In a recent post on Suite 101 Barbara Pytel writes about why students drop out. According to a survey of 500 recent drop outs, here are some of the reasons they decided to drop out of school:
• 47% said classes were not interesting
• 43% missed too many days to catch up
• 45% entered high school poorly prepared by their earlier schooling
• 69% said they were not motivated to work hard
• 35% said they were failing
• 32% said they left to get a job
• 25% left to become parents
• 22% left to take care of a relative
• Two-thirds said they would have tried harder if more was expected from them.
Looking at these numbers, educators should ask why. Why did 69% of students feel unmotivated? Why did 47% feel classes were not interesting? Why did two-thirds of students feel not enough was expected of them?
Part of answer might be found by looking inside a typical classroom. McREL has been collecting classroom observation data for over two years. Administrators and others, using McREL’s Power Walkthrough™ software have been in K-12 classrooms from coast to coast, in 27 states, and collected data from over 23,000 3-5 minute visits. What those data indicate might provide some clues to why some students drop out. Here is a picture of the “typical” classroom experience, as indicated by the Power Walkthrough data.

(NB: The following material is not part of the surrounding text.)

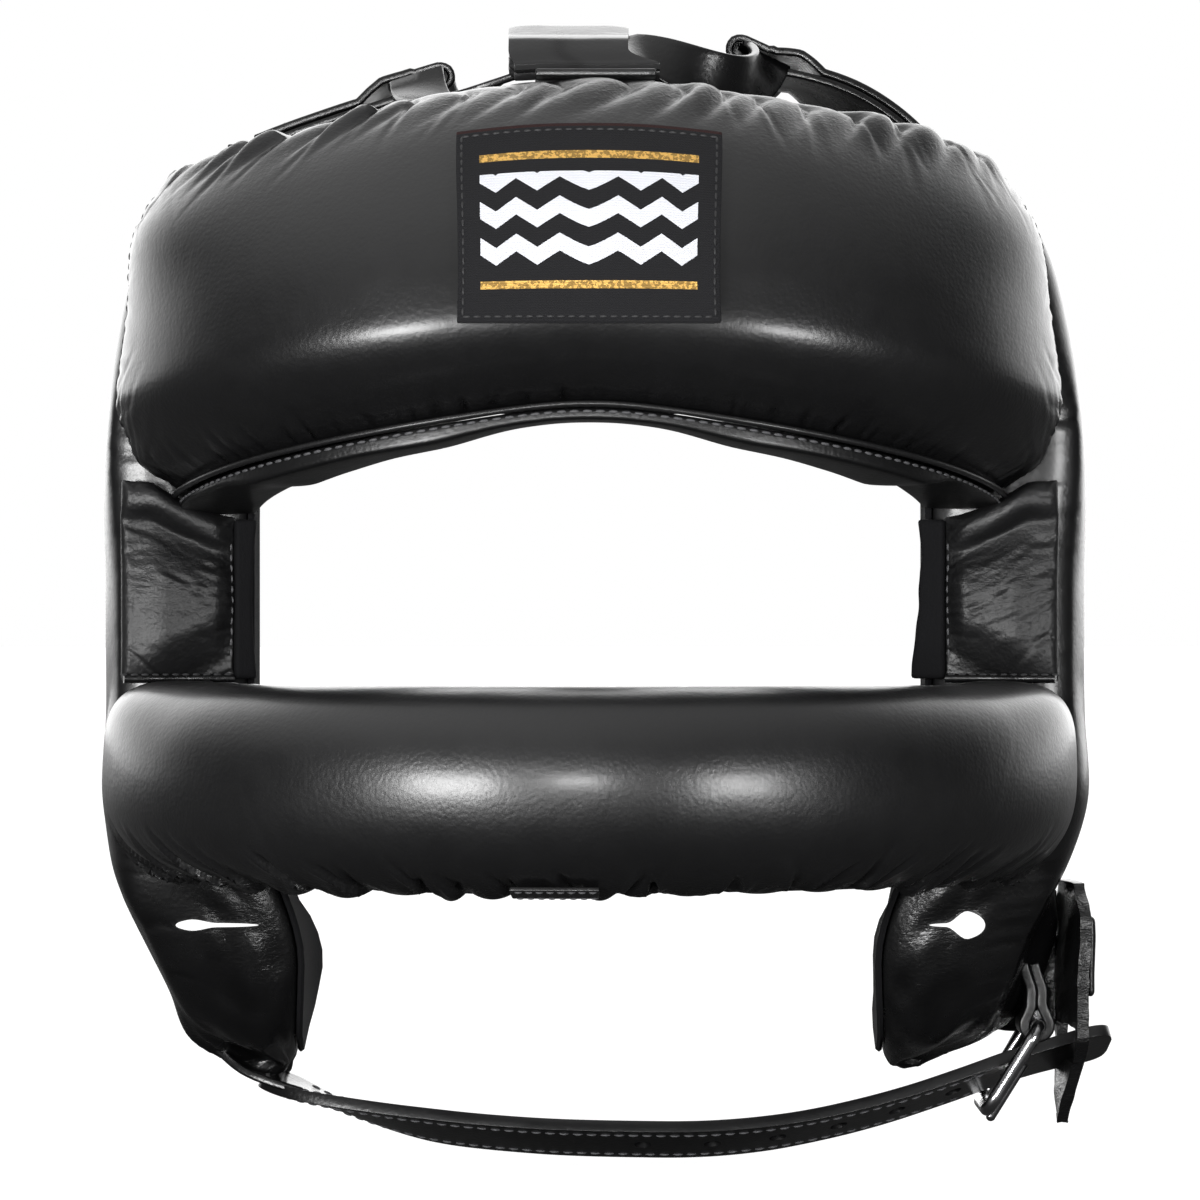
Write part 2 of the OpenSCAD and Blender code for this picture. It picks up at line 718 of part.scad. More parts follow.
// The frame turns on its upper bar, inside the chape's loop
frame_dir = [-sin(frame_slope), 0, -cos(frame_slope)];
frame_out = [cos(frame_slope), 0, -sin(frame_slope)];
frame_mid = chin_points[buckle_point] - frame_dir * 0.3;
frame_top = frame_mid - frame_dir * frame_h / 2;

// The prong lies this far out from the frame's plane, and crosses the strap at prong_hole
prong_rise = (wire_d + prong_d) / 2 + 0.1;
strap_face = chin_face(buckle_point * chin_steps);
prong_start = frame_top + frame_out * prong_rise;
prong_hole = prong_start
    + frame_dir * (((chin_points[buckle_point] - prong_start) * strap_face) / (frame_dir * strap_face));

// Places a child with X along the slope of the frame, down, and Y along its bars
module on_frame() {
    translate(frame_top)
        rotate([0, 90 + frame_slope, 0])
            children();
}

// A wire frame with round corners
module buckle_frame() {
    straight_w = frame_w - 2 * corner_r;
    straight_h = frame_h - 2 * corner_r;
    color("silver")
        on_frame() {
            for (x = [0, frame_h])
                translate([x, straight_w / 2, 0])
                    rotate([90, 0, 0])
                        cylinder(d = wire_d, h = straight_w, $fn = fine);
            for (y = [-frame_w / 2, frame_w / 2])
                translate([corner_r, y, 0])
                    rotate([0, 90, 0])
                        cylinder(d = wire_d, h = straight_h, $fn = fine);
            for (c = [[0, 1, 1], [90, -1, 1], [180, -1, -1], [270, 1, -1]])
                translate([frame_h / 2 + c[1] * straight_h / 2, c[2] * straight_w / 2, 0])
                    rotate([0, 0, c[0]])
                        rotate_extrude(angle = 90, $fn = fine)
                            translate([corner_r, 0])
                                circle(d = wire_d, $fn = fine);
        }
}
corner_r = 4;

// An eye round the upper bar and a tongue that rests on the lower bar
eye_w = 3.4;
module buckle_prong() {
    color("silver")
        on_frame()
            difference() {
                union() {
                    rotate([90, 0, 0])
                        cylinder(d = wire_d + 3, h = eye_w, center = true, $fn = fine);
                    translate([0, 0, prong_rise])
                        rotate([0, 90, 0])
                            cylinder(d = prong_d, h = frame_h + 1.5, $fn = fine);
                    translate([frame_h + 1.5, 0, prong_rise])
                        sphere(d = prong_d, $fn = fine);
                }
                rotate([90, 0, 0])
                    cylinder(d = wire_d + 2 * turn_gap, h = eye_w + 2, center = true, $fn = fine);
            }
}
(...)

Students walk into a classroom and are seated in rows of desks for whole group instruction for the majority (54%) of their day. The teacher stands in front of the room lecturing for just over 20% of the day. When the teacher isn’t lecturing, students are doing workshops for 16% of their school day. Technology, the world students live in outside of the classroom, is only used by teachers in 22% of all lessons. Students only use technology in the classroom 21% of the time. Students are engaged kinesthetic activities in just 4% of all observations. Just under two-thirds of observations (60%) indicate that instruction is at the lowest two levels of the Blooms Taxonomy. Could this be a reason that two-thirds of dropouts feel not enough is expected of them?

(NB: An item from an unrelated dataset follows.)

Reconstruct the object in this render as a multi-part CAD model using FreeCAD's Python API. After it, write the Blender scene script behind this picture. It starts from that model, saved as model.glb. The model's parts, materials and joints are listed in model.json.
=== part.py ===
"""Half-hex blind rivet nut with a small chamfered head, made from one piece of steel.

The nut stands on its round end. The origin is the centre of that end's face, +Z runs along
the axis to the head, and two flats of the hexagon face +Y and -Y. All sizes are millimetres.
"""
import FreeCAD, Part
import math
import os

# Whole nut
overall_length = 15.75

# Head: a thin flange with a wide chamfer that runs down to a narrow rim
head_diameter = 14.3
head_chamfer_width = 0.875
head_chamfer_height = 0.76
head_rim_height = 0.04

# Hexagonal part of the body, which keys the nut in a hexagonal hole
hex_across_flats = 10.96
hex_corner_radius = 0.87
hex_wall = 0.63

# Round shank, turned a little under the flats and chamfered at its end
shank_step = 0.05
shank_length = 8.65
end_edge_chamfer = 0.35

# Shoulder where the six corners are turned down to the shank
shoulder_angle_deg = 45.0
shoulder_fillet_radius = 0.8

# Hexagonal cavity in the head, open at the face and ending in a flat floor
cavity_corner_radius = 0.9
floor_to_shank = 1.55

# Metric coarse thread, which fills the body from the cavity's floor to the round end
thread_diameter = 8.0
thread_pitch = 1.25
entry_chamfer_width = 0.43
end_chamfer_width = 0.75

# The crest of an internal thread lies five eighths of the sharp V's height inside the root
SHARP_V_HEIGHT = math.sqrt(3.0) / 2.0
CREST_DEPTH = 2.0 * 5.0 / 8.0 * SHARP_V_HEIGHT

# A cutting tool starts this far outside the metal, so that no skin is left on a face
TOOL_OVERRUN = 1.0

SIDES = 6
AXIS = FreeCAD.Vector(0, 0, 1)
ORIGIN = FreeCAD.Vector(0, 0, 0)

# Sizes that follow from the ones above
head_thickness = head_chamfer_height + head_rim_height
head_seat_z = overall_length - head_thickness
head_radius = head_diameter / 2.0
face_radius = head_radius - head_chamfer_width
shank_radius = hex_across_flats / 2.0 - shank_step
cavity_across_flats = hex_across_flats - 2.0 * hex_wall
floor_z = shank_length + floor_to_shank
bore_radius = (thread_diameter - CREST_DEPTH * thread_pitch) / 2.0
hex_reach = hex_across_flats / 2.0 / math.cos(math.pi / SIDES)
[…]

“Yes,” you might say, “but that is high school, not elementary school. Elementary teachers have kids working in small groups and do much more hands-on activities.” Not according to the data. While the overall data indicate 54% of instruction is whole group instruction, the number for primary (K-2) classrooms is 50%. In fact, the data just doesn’t change much at all from primary through high school.
It is time to think about teaching and learning from eyes of the student. Let’s think about designing our classrooms and our instruction for the benefit of the student, rather than the convenience of the adult. As Marc Prensky writes, “Engage Me, Or Enrage Me.”
As a classroom teacher, finding ways to challenge students ends up being a double edge sword. While I understand the need to try and challenge students but what ends up happening a lot of the time is you get resistance from the administration and from the parents. A lot of the time, the drive to have a high GPA is higher than the drive to be challenged and actually learn.
It obviously has to start with the desire from the teachers to actually want to challenge the students. However, what also needs to exist is a basic understanding that challenging equals harder... in a good way. The harder you engage yourself in the material, the more it will actually be learned and the more it will stick. Ten years from now, my students may not remember every tiny detail from our time together but, by striving to challenge them, the big picture will stay long after the details fade.
I'm not exactly sure what the cure is for this country wide but it really starts with the teachers. We have to realize that we are not doing them any favors by printing useless dipolomas. The college dropout rate is so high due to lack of preparation on our level.
Thankfully my administration has by and large allowed me to raise the bar and keep it raised. I have a high failure rate at the beginning of the semester that I attribute mostly to lack of preparation from the teachers they have had before. But what I've noticed is extraordinary. By the time the semester comes to a close, my total failure percentage becomes extremely low. As long as I keep the expectations high, they eventually rise up when they realize I refuse to come down.
I can live with that.
Posted by: Matthew Williams | 02/02/2010 at 07:43 AM
There is always a danger of expecting too much from students and having them give up.
Posted by: Brad DeKrey | 12/11/2009 at 01:02 PM
As educators, we should take time to discover what motivates our students in order to increase school attendance with a higher graduation rate. Furthermore,the teaching strategies should raise the bar using Bloom's taxonomy. Using the two lowest instructional levels does not create higher-order thinking that challenges our students to prepare them for post secondary education and real world experiences.